In one trial (IMMvent), patients on Skyrizi did report a higher rate of viral upper respiratory infections (26.4%) compared to those on another biologic, adalimumab (12.5%), during one phase of the study. Serious infections, though, were rare across all trials. Fungal infections occasionally occurred but were not classified as serious adverse events. Overall, Skyrizi has not shown the kind of significant, broad infection vulnerability associated with traditional immunosuppressants.
Screening and Precautions Before Starting
Even though Skyrizi’s immune effects are targeted, your doctor will screen for tuberculosis before prescribing it. This typically involves a TB skin test, a blood test called an interferon-release assay, or a chest X-ray within six months of starting treatment. If you’ve never taken a biologic before, this screening is standard. If you have risk factors for TB, yearly re-testing is recommended while on therapy. Active TB must be ruled out, and latent TB needs treatment before you can begin Skyrizi.
Live vaccines are not recommended while you’re on Skyrizi, or immediately before or after treatment. This includes vaccines like the live shingles vaccine (Zostavax), the MMR vaccine, and the live nasal flu spray. Inactivated vaccines are not specifically restricted, though no formal data exists on how well patients on Skyrizi respond to any vaccine. The FDA label advises completing all age-appropriate vaccinations before starting treatment when possible.
Liver Effects
Mild to moderate liver enzyme elevations occur in up to 10% of patients on Skyrizi, but these are typically temporary and don’t cause symptoms. In large clinical trials for psoriasis, liver-related events occurred in about 7% of patients on Skyrizi compared to 2% on placebo. In studies of Crohn’s disease patients, liver enzyme elevations were more frequent, occurring at a rate of about 10 per 100 patient-years, likely reflecting higher doses used for that condition.
Importantly, no cases of clinically apparent liver injury or severe liver events were attributed to Skyrizi in the major pre-approval trials. This stands in contrast to methotrexate, which requires regular liver monitoring due to its potential for cumulative liver toxicity over time.
What This Means Practically
If you’re trying to decide whether Skyrizi is “safe” relative to other options, the distinction between selective and broad immunosuppression matters. Your immune system has many layers. Skyrizi turns down one specific dial that happens to be stuck too high in autoimmune conditions, while leaving the rest of your immune defense largely functional. Traditional immunosuppressants turn down many dials at once, which is why they tend to come with more side effects and greater infection risk.

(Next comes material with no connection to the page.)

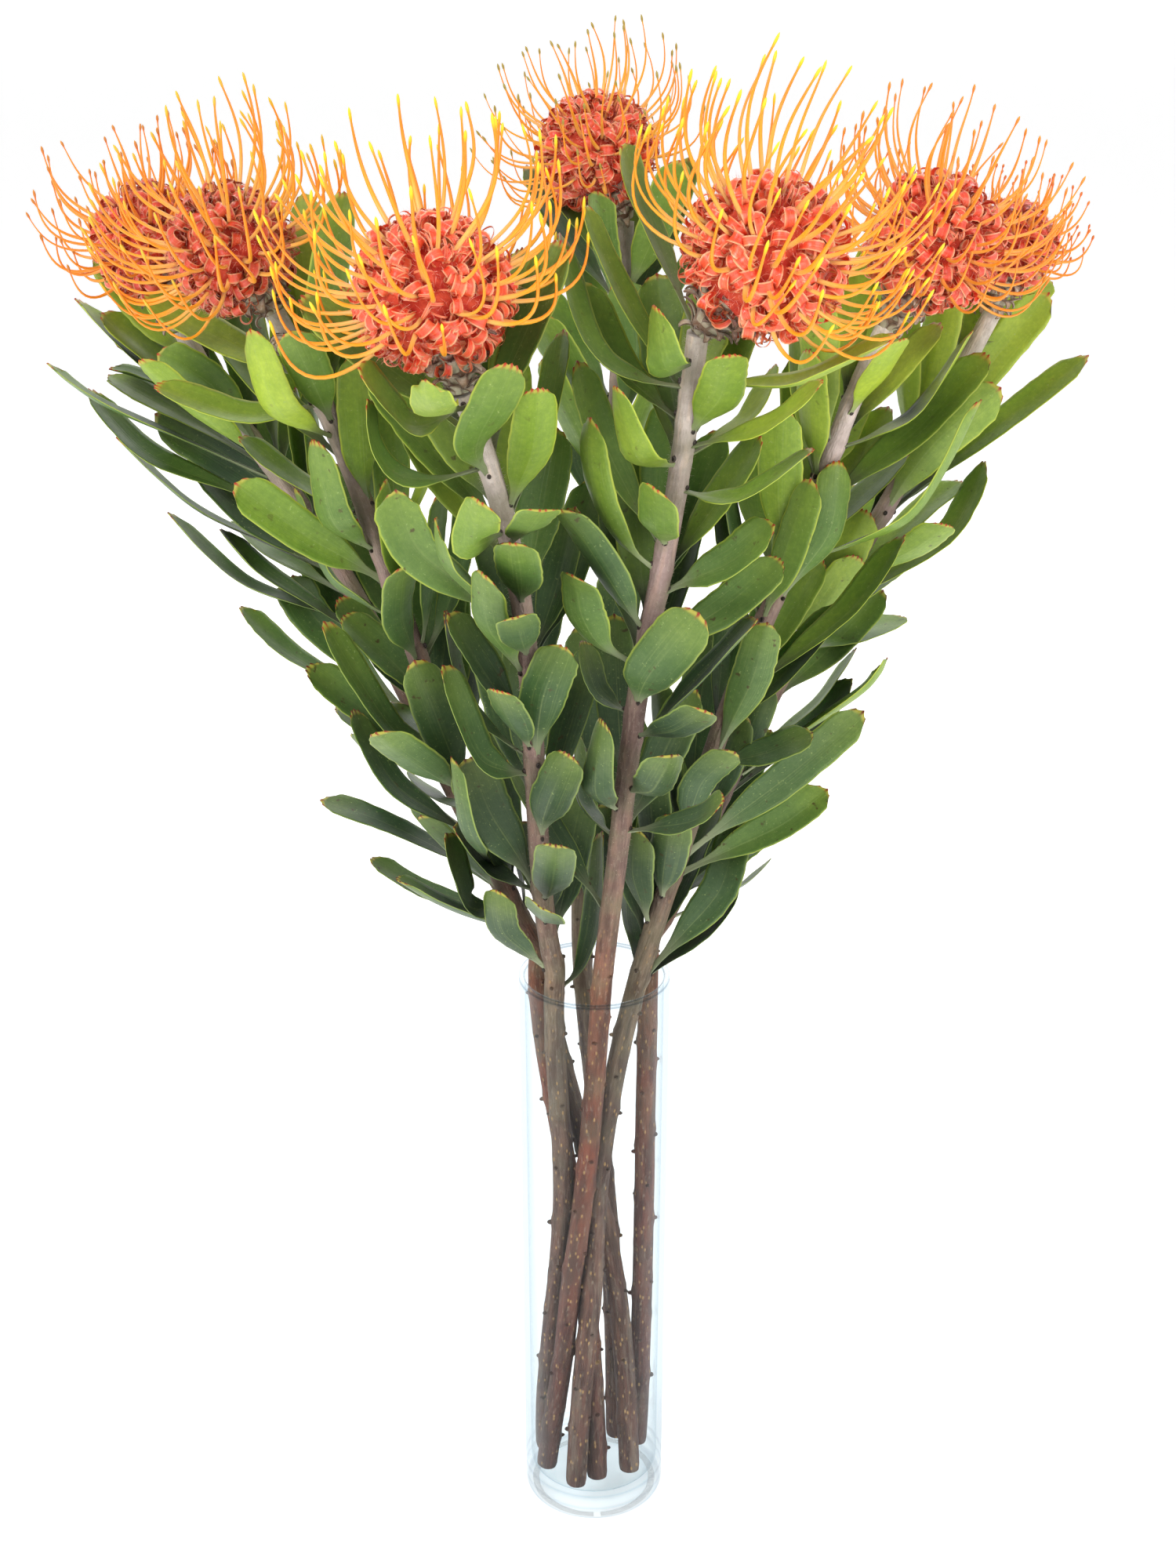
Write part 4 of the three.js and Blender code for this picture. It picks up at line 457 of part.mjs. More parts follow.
// ---- heads ----
function frameOf(axis) {
  const e1 = V(0, 0, 1).addScaledVector(axis, -axis.z).normalize();
  if (!isFinite(e1.x) || e1.length() < 0.5) e1.set(1, 0, 0);
  return [e1, new THREE.Vector3().crossVectors(axis, e1)];
}
function spin(c, axis, profile, sides, grow = 0) {
  // closed body of revolution about an axis through c; profile in [radius, height]
  const [e1, e2] = frameOf(axis);
  const pts = [], tris = [];
  const rows = profile.map(([r, h]) => {
    if (r < 1e-6) { pts.push(c.clone().addScaledVector(axis, h)); return [pts.length - 1]; }
    const row = [];
    for (let j = 0; j < sides; j++) {
      const w = (2 * Math.PI * (j + 0.5)) / sides;
      pts.push(c.clone().addScaledVector(axis, h).addScaledVector(e1, (r + grow) * Math.cos(w)).addScaledVector(e2, (r + grow) * Math.sin(w)));
      row.push(pts.length - 1);
    }
    return row;
  });
  for (let i = 0; i < rows.length - 1; i++) {
    const a = rows[i], b = rows[i + 1];
    for (let j = 0; j < sides; j++) {
      const k = (j + 1) % sides;
      if (a.length === 1) tris.push([a[0], b[j], b[k]]);
      else if (b.length === 1) tris.push([a[j], b[0], a[k]]);
      else tris.push([a[j], b[j], b[k]], [a[j], b[k], a[k]]);
    }
  }
  return solid(pts, tris);
}
function dome(h, grow) {
  const R = h.r + grow, c = A(h.c), ax = A(h.a).normalize();
  const prof = [[0, R]];
  for (const deg of [24, 46, 68, 90, 112, 132]) {
    const w = (deg * Math.PI) / 180;
    prof.push([R * Math.sin(w), R * Math.cos(w)]);
  }
  prof.push([0, R * Math.cos((132 * Math.PI) / 180)]);
  return spin(c, ax, prof, 12);
}
// the path of one style: it leaves the dome straight out and bends up towards the flower's axis
function stylePath(h, polar, turn, n, stretch) {
  const c = A(h.c), ax = A(h.a).normalize();
  const [e1, e2] = frameOf(ax);
  const out = e1.clone().multiplyScalar(Math.cos(turn)).addScaledVector(e2, Math.sin(turn));
  const N = out.clone().multiplyScalar(Math.sin(polar)).addScaledVector(ax, Math.cos(polar));
  const up = ax.clone().multiplyScalar(0.55).add(V(0, 0, 0.45)).normalize().addScaledVector(out, 0.12).normalize();
  const len = (STYLE_LENGTH + 11 * Math.sin(Math.min(polar, 1.57))) * h.s * stretch;
  const pos = c.clone().addScaledVector(N, h.r * 0.88);
  const path = [pos.clone()];
  const m = 12;
  for (let i = 1; i <= m; i++) {
    const t = (i - 0.5) / m;
    const w = Math.min(1, 1.12 * Math.pow(t, 1.25));
    const T = N.clone().multiplyScalar(1 - w).addScaledVector(up, w).normalize();
    pos.addScaledVector(T, len / m);
    if (i % (m / n) === 0) path.push(pos.clone());
  }
  return path;
}
const stylePolar = (f) => Math.acos(0.97 - 1.41 * Math.pow(f, 0.8));
function head(h, k) {
  let body = [dome(h, 0)];
  for (let i = 0; i < STYLE_COUNT; i++) {
    const f = (i + 0.5) / STYLE_COUNT;
    const polar = stylePolar(f);
    const turn = i * 2.399963 + k;
    const path = stylePath(h, polar, turn, 3, 0.97 + 0.05 * Math.sin(i * 2.1 + k));
    body.push(tube(path, [STYLE_RADIUS, STYLE_RADIUS, STYLE_RADIUS, STYLE_RADIUS * 1.3], 3));
  }
  return Manifold.union(body);
}
function fatHead(h, k) {
  let body = [dome(h, GAP)];
  for (let i = 0; i < STYLE_COUNT; i++) {
    const f = (i + 0.5) / STYLE_COUNT;
    const polar = stylePolar(f);
    const turn = i * 2.399963 + k;
    const path = stylePath(h, polar, turn, 3, 0.97 + 0.05 * Math.sin(i * 2.1 + k));
    body.push(tube(path, [STYLE_RADIUS, STYLE_RADIUS, STYLE_RADIUS, STYLE_RADIUS * 1.3], 3, GAP * 1.7));
  }
  return Manifold.union(body);
}
// the bract cup: a flared solid from the stem top to the underside of the dome
function bractCup(h, grow) {
  const c = A(h.c), b = A(h.b), R = h.r;
  const ax = c.clone().sub(b), d = ax.length();
  ax.normalize();
  const low = -(R * 0.669) - GAP;
  const bot = -d + GAP;
  const prof = [[0, low + grow * 4], [R * 0.53, low + grow * 4], [R * 0.60, low - 1.2], [R * 0.48, low + (bot - low) * 0.32], [Math.max(R * 0.28, 5.3), low + (bot - low) * 0.66], [4.7, bot - grow], [0, bot - grow]];
  return spin(c, ax, prof, 10, grow);
}

// ---- assembling: each later piece gives way to the ones before it ----
const boxes = new Map();
function bb(m) { const b = m.boundingBox(); return b; }
function near(a, b) {
  for (let i = 0; i < 3; i++) if (a.min[i] > b.max[i] || b.min[i] > a.max[i]) return false;
  return true;
}
function clear(m, cutters) {
  let r = m; const mb = bb(m);
  for (const c of cutters) {
    if (!near(mb, c.box)) continue;
    r = r.subtract(c.solid);
  }
  return r;
}
function biggest(m) {
  const parts = m.decompose();
  if (parts.length < 2) return m;
  parts.sort((a, b) => b.volume() - a.volume());
  return parts[0];
}
const cutter = (s) => ({ solid: s, box: bb(s) });

const placed = [];          // [name, solid, material]
const stemFat = {}; const stemThin = {};
for (const k of Object.keys(STEMS)) { stemFat[k] = cutter(stemTube(k, GAP)); stemThin[k] = stemTube(k, 0); }
const vaseFat = cutter(lathe([[0, -1], [VASE_RADIUS + GAP, -1], [VASE_RADIUS + GAP, VASE_HEIGHT + GAP], [ri - GAP, VASE_HEIGHT + GAP],
  [VASE_FOOT_RADIUS - VASE_WALL - GAP, 20], [VASE_FOOT_RADIUS - VASE_WALL - 1.2 - GAP, VASE_FOOT + 1.4], [VASE_FOOT_RADIUS - VASE_WALL - 5.5, VASE_FOOT + GAP], [0, VASE_FOOT + GAP]], 24));

const domeFat = {}; const cupFat = {};
const cups = {};
for (const k of Object.keys(HEADS)) {
  domeFat[k] = cutter(dome(HEADS[k], GAP));
  cups[k] = bractCup(HEADS[k], 0);
  cupFat[k] = cutter(bractCup(HEADS[k], GAP));
}

// leaves that are pieces of their own
const ownCut = []; const leafNodes = [];
const bud = (() => {
  const c = A(BUD.c), ax = A(BUD.a).normalize(), r = BUD.r;
  const prof = [[0, r * 1.15], [r * 0.62, r * 0.85], [r, 0.05 * r], [r * 0.8, -r * 0.6], [0, -r * 0.95]];
  return spin(c, ax, prof, 10);
})();
const budFat = (() => {
  const c = A(BUD.c), ax = A(BUD.a).normalize(), r = BUD.r + GAP;
  const prof = [[0, r * 1.15], [r * 0.62, r * 0.85], [r, 0.05 * r], [r * 0.8, -r * 0.6], [0, -r * 0.95]];
  return cutter(spin(c, ax, prof, 10));
})();
const fixed = [vaseFat, ...Object.values(domeFat), ...Object.values(cupFat), budFat];
for (const l of LEAVES.filter((q) => q[2])) {
  const m = biggest(clear(leaf(l, 0), [...fixed, ...Object.values(stemFat), ...ownCut]));
  leafNodes.push(['leaf_' + String(l[0]), m, l[1]]);
  ownCut.push(cutter(leaf(l, GAP)));
}
// leafy stems
const stemNodes = [];
const done = [];
const STEM_SPLIT = { 3: [150, 300], 6: [180, 278] };   // heights where a bowed stem is divided, so each length stays slim
for (const k of Object.keys(STEMS)) {
  const others = Object.keys(STEMS).filter((q) => q !== k).map((q) => stemFat[q]);
  const whole = biggest(clear(stemThin[k], [vaseFat, budFat]));
  const body = [whole];
  const mine = LEAVES.filter((q) => !q[2] && String(q[1]) === k);
  const cuts = [...fixed, ...others, ...ownCut, ...done];
  if (STEM_SPLIT[k]) {
    const [z1, z2] = STEM_SPLIT[k];
    const rest = whole.trimByPlane([0, 0, -1], -(z2 - 0.05));
    body[0] = biggest(whole.trimByPlane([0, 0, 1], z2 + 0.05));
    stemNodes.push(['stem_mid_' + k, biggest(rest.trimByPlane([0, 0, 1], z1 + 0.05))]);
    stemNodes.push(['stem_low_' + k, biggest(rest.trimByPlane([0, 0, -1], -(z1 - 0.05)))]);
    cuts.push(cutter(stemFat[k].solid.trimByPlane([0, 0, -1], -z2)));
  }
  for (const l of mine) body.push(clear(leaf(l, 0), cuts));
  const m = biggest(Manifold.union(body));
  stemNodes.push(['leafy_stem_' + k, m]);
  for (const l of mine) done.push(cutter(leaf(l, GAP)));
}
// flower heads give way to the leaves and to the heads before them
const headNodes = []; const headCut = [];
for (const k of Object.keys(HEADS)) {
  const otherDomes = Object.keys(HEADS).filter((q) => q !== k).map((q) => domeFat[q]);
  const m = biggest(clear(head(HEADS[k], +k), [...ownCut, ...done, ...Object.values(stemFat), ...Object.values(cupFat), ...otherDomes, ...headCut, budFat]));
  headNodes.push(['flower_head_' + k, m]);
  headCut.push(cutter(fatHead(HEADS[k], +k)));
}

// ---- looks ----
const MAT = {
  glass: new THREE.MeshStandardMaterial({ name: 'clear_glass', color: 0xdfe8e6, roughness: 0.05, metalness: 0, transparent: true, opacity: 0.35 }),
  stem: new THREE.MeshStandardMaterial({ name: 'leafy_stem', color: 0x6b7c48, roughness: 0.7, metalness: 0 }),
  leaf: new THREE.MeshStandardMaterial({ name: 'leaf_green', color: 0x6d9144, roughness: 0.55, metalness: 0 }),
  cup: new THREE.MeshStandardMaterial({ name: 'bract_brown', color: 0x8d7a62, roughness: 0.8, metalness: 0 }),
  head: new THREE.MeshStandardMaterial({ name: 'flower_orange', color: 0xdf6a3a, roughness: 0.6, metalness: 0 }),
};
function toMesh(name, m, mat) {
  const g = m.getMesh();
  const geo = new THREE.BufferGeometry();
  const n = g.vertProperties.length / g.numProp;
  const pos = new Float32Array(n * 3);
  for (let i = 0; i < n; i++) for (let j = 0; j < 3; j++) pos[3 * i + j] = g.vertProperties[i * g.numProp + j];
  geo.setAttribute('position', new THREE.BufferAttribute(pos, 3));
  geo.setIndex(new THREE.BufferAttribute(new Uint32Array(g.triVerts), 1));
  geo.computeVertexNormals();
  const mesh = new THREE.Mesh(geo, mat);
  mesh.name = name;
  return mesh;
}
const tidy = (m) => (m.simplify ? m.simplify(0.08) : m);
const group = new THREE.Group();
group.name = 'protea_bouquet';
group.add(toMesh('glass_vase', vase, MAT.glass));
for (const [name, m] of stemNodes) group.add(toMesh(name, tidy(m), MAT.stem));
for (const k of Object.keys(cups)) group.add(toMesh('bract_cup_' + k, biggest(tidy(clear(cups[k], [...ownCut, ...done, ...Object.values(stemFat), ...Object.values(domeFat)]))), MAT.cup));
for (const [name, m] of headNodes) group.add(toMesh(name, tidy(m), MAT.head));
group.add(toMesh('side_bud', bud, MAT.cup));
for (const [name, m] of leafNodes) group.add(toMesh(name, tidy(m), MAT.leaf));

export default group;
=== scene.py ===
# Seven pincushion protea stems in a clear glass cylinder vase: the detailed look.
# Lengths in the tables are millimetres; the meshes are in metres. +Z up, +Y away from the front.
import math
import bpy
import numpy as np
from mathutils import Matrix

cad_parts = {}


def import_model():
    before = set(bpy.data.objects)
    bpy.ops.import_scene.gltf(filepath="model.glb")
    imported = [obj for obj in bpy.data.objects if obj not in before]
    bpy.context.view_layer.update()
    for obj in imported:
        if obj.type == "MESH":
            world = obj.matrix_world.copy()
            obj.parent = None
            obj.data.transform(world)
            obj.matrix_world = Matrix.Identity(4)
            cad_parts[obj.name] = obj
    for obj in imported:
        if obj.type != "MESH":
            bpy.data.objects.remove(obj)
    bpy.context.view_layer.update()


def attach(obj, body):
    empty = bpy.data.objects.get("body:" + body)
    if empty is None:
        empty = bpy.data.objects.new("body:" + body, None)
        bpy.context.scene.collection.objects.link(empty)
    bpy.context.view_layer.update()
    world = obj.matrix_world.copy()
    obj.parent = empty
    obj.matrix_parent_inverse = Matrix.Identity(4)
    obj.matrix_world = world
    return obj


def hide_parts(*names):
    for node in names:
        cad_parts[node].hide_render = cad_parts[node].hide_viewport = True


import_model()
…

That said, Skyrizi is not immunologically neutral. The TB screening requirement, the live vaccine restriction, and the possibility of increased upper respiratory infections all reflect the fact that it does alter immune function in a clinically meaningful way. It’s most accurate to think of it as a targeted immune modifier that carries a fraction of the risk profile people typically associate with the word “immunosuppressant.”